How to Escape the Demo Dilemma: A Three‑Stage Leap for B2B Large‑Model Deployment
The article analyzes why B2B large‑model projects often stall at demo, prototype, or POC stages and proposes a three‑level value‑lift framework—model domain intelligence, business‑process smart density, and pervasive seamless interaction—to turn demos into real‑world impact.
Many B2B large‑model projects get stuck in a "demo dilemma": impressive demos generate interest but fail to become production projects, POCs remain limited to small‑scale tests, and prototypes stay in validation without delivering tangible value.
Three‑Level Value‑Lift Framework
Drawing an analogy to running a successful restaurant, the author proposes a three‑stage progression from 60 points to 80 points and finally to 100 points, expressed as:
Large‑model application value = Model‑domain intelligence × Business‑process smart density × Pervasive seamless interaction
Level 1 – 60 points: Model‑Domain Intelligence
At this stage the focus is on building domain expertise for the model. Key actions include continuously constructing high‑quality domain data (for pre‑training, post‑training, or RAG), and enhancing complex‑domain reasoning through prompt engineering, retrieval‑augmented generation, and targeted fine‑tuning. The author warns against merely amassing raw data without systematic organization, likening it to giving a doctor a chaotic case history.
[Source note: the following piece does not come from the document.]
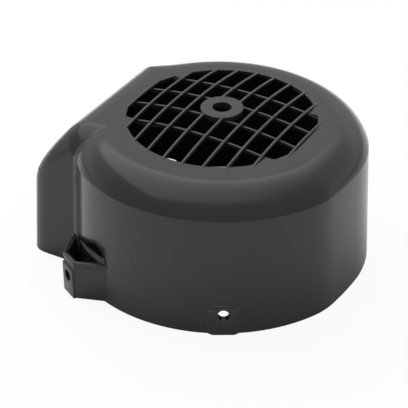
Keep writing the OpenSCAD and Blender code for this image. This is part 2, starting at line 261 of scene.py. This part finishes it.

Level 2 – 80 points: Business‑Process Smart Density
The jump to 80 points requires deep integration of AI capabilities into business workflows. This involves decomposing coarse, experience‑based processes into fine‑grained steps, identifying critical nodes, and measuring both coverage (breadth) and penetration (depth) of AI across scenarios. An example given is splitting an approval workflow into a dozen clearly defined nodes, each with explicit inputs and outputs, to avoid the "mission impossible" situation where AI cannot be applied effectively.
Level 3 – 100 points: Pervasive Seamless Interaction
The final leap envisions AI that is invisible to users yet omnipresent in value delivery. The author lists four characteristic activities:
Interaction de‑interface: moving beyond screens, keyboards, and mice to natural, context‑driven exchanges.
Proactive service: AI anticipates needs and responds without explicit commands.
Context continuity: maintaining dialogue state across devices and scenarios, leveraging long‑term memory for personalization.
Intelligent infiltration: embedding AI capabilities into everyday tools so they appear and disappear like a "smart ghost".
An illustrative transformation shows a traditional meeting‑invitation flow (open email → check calendar → prepare materials → send invite) evolving into an AI‑driven flow where the system senses the schedule, auto‑assembles materials, notifies participants, and prepares minutes, allowing the user to join the meeting without extra steps.
Key Activities for the Three‑Stage Leap
Build and continuously refine domain data assets.
Apply prompt engineering, RAG, and fine‑tuning to boost domain reasoning.
Decompose and reconstruct business processes to expose AI‑ready nodes.
Increase both coverage and penetration of AI across scenarios.
Design interaction models that hide AI behind seamless, context‑aware experiences.
Innovation Path: From Experience to Capability
The author cites "The Innovator's Dilemma" to warn that companies focusing only on incremental AI improvements may miss disruptive opportunities. Instead, an "AI‑Native" approach starts with an ideal user experience, redesigns processes, and then back‑fills the required model capabilities. This reverse‑innovation path aims for faster market validation.
Organizational insights reference Adobe CPO Scott Belsky's "Collapsing the Talent Stack" and former Alibaba professor Zeng Ming's notion of "organizational acuity," suggesting that in the large‑model era talent structures should become cross‑functional "full‑stack innovators" and that small, tightly coupled teams act like special‑forces for rapid problem solving.
Conclusion
For mature B2B scenarios, following the three‑stage lift—model intelligence, process density, and seamless interaction—provides a clear roadmap to move beyond demos and achieve real business impact. For brand‑new AI‑Native products, the reverse path (experience → process → capability) offers a way to create truly disruptive solutions.